■ Problem details
Filter these entries so that only lines with the word "bodies" remain.

■ Records for this task
* START *

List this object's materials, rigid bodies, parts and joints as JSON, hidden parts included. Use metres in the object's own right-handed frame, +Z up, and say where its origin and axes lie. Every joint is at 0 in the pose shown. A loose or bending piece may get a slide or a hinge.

* END *
* START *

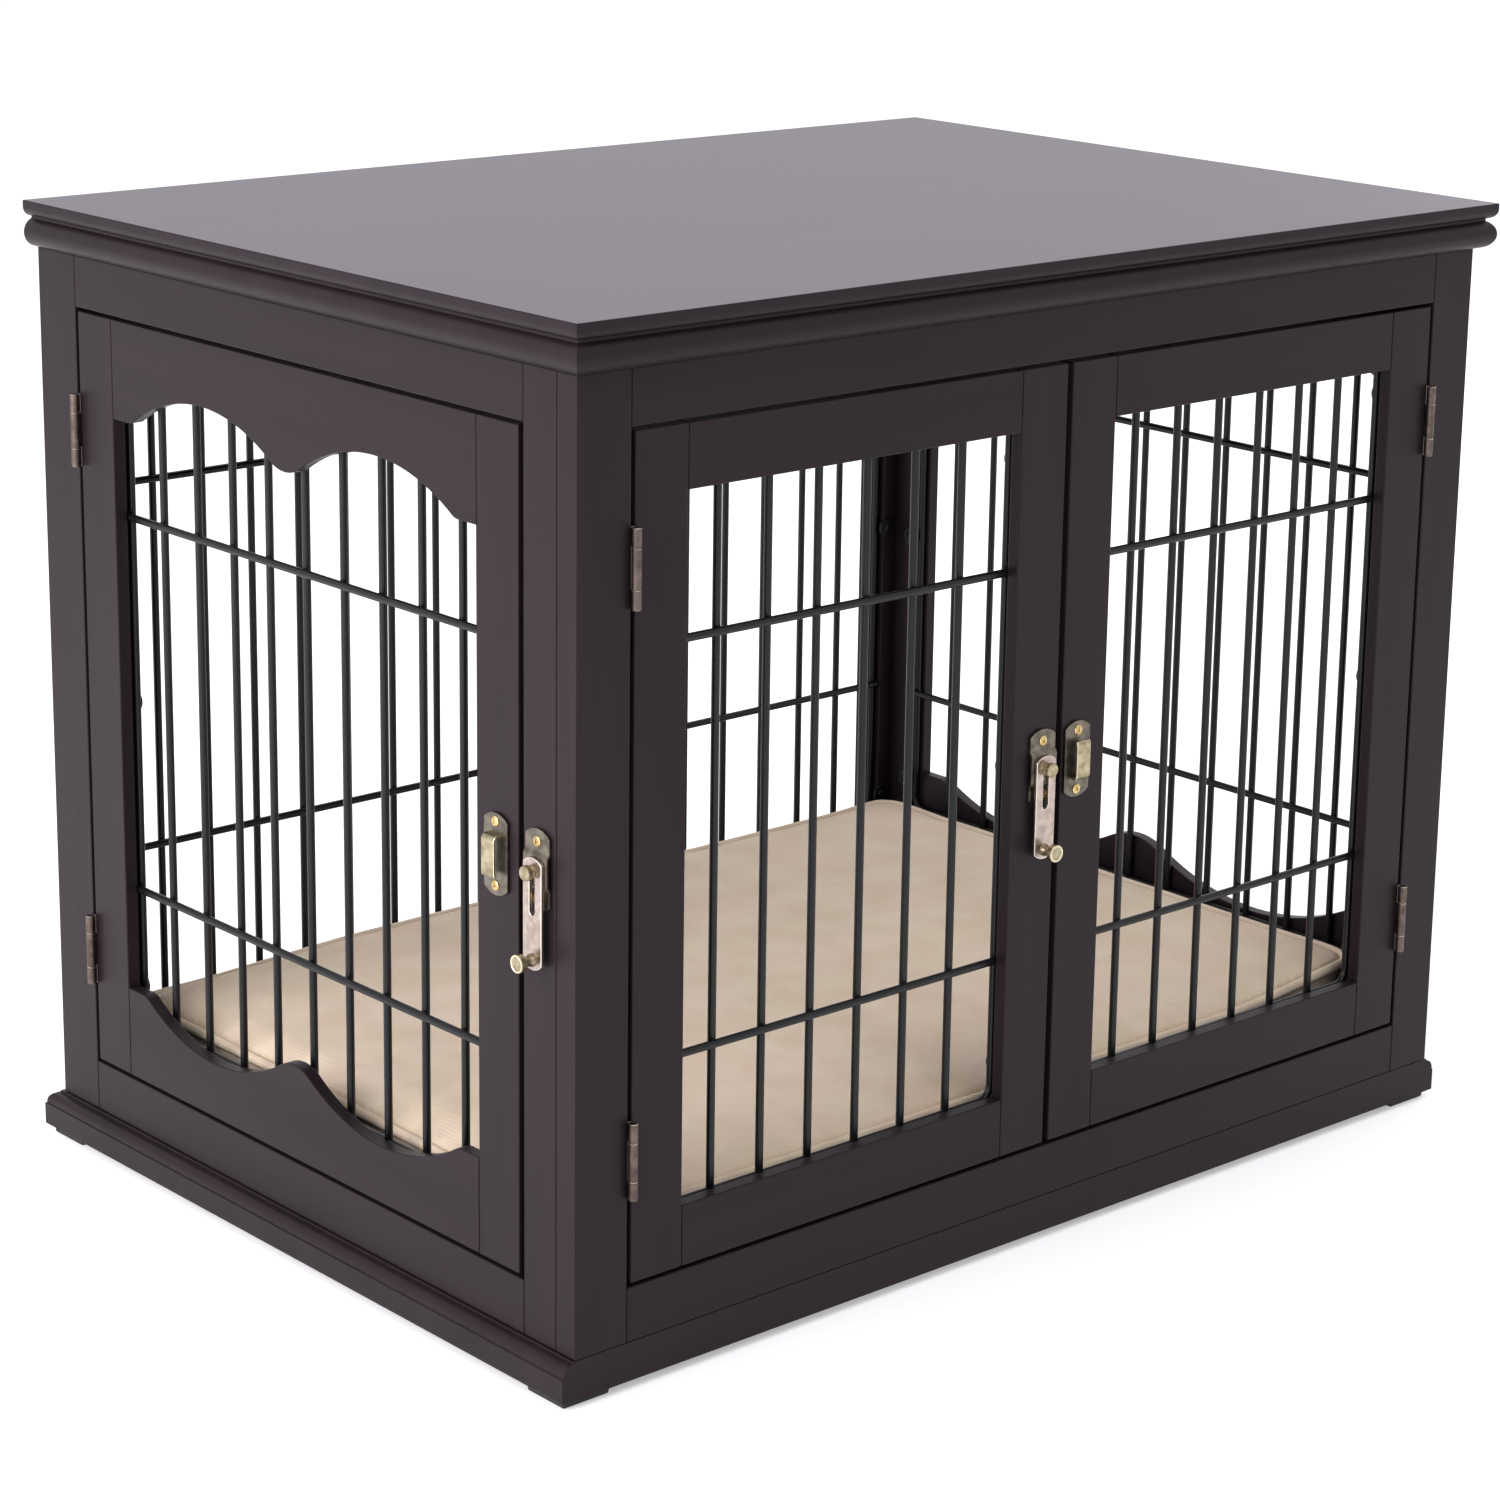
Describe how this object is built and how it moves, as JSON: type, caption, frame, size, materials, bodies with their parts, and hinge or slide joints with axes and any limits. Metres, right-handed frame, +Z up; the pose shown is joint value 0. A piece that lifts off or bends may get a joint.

* END *
* START *

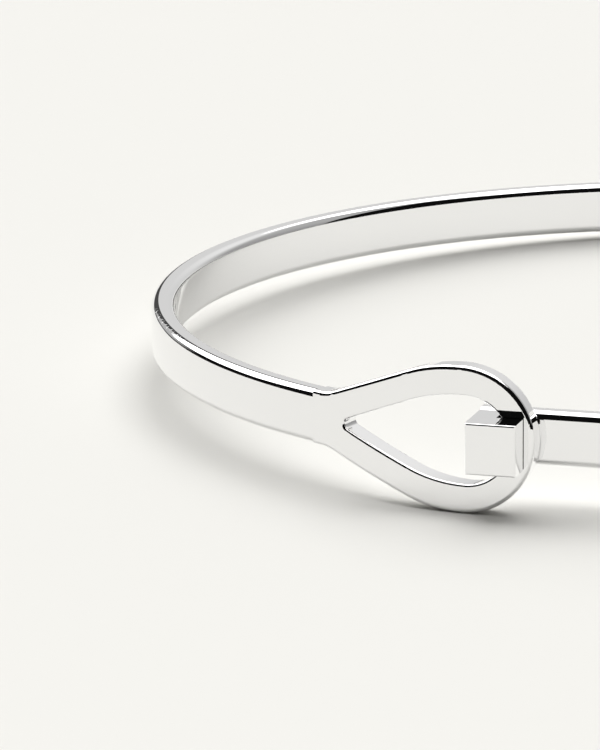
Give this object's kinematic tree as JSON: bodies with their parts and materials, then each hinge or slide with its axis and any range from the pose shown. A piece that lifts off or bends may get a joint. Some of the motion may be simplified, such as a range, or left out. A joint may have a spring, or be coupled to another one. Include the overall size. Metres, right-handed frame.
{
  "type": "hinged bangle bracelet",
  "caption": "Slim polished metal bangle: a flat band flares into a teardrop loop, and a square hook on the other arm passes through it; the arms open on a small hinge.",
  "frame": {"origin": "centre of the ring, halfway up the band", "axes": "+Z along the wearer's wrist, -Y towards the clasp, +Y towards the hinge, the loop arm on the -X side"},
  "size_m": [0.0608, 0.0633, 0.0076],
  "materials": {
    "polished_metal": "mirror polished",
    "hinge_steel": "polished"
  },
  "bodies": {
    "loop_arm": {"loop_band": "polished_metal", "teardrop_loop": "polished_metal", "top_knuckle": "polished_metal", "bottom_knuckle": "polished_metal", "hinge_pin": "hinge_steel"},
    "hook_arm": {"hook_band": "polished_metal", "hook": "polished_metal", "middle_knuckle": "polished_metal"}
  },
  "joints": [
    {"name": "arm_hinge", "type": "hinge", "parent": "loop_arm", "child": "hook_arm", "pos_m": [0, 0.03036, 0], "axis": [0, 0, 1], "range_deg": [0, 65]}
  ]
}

* END *

■ Exercise answer
List this object's materials, rigid bodies, parts and joints as JSON, hidden parts included. Use metres in the object's own right-handed frame, +Z up, and say where its origin and axes lie. Every joint is at 0 in the pose shown. A loose or bending piece may get a slide or a hinge.
Describe how this object is built and how it moves, as JSON: type, caption, frame, size, materials, bodies with their parts, and hinge or slide joints with axes and any limits. Metres, right-handed frame, +Z up; the pose shown is joint value 0. A piece that lifts off or bends may get a joint.
Give this object's kinematic tree as JSON: bodies with their parts and materials, then each hinge or slide with its axis and any range from the pose shown. A piece that lifts off or bends may get a joint. Some of the motion may be simplified, such as a range, or left out. A joint may have a spring, or be coupled to another one. Include the overall size. Metres, right-handed frame.
  "bodies": {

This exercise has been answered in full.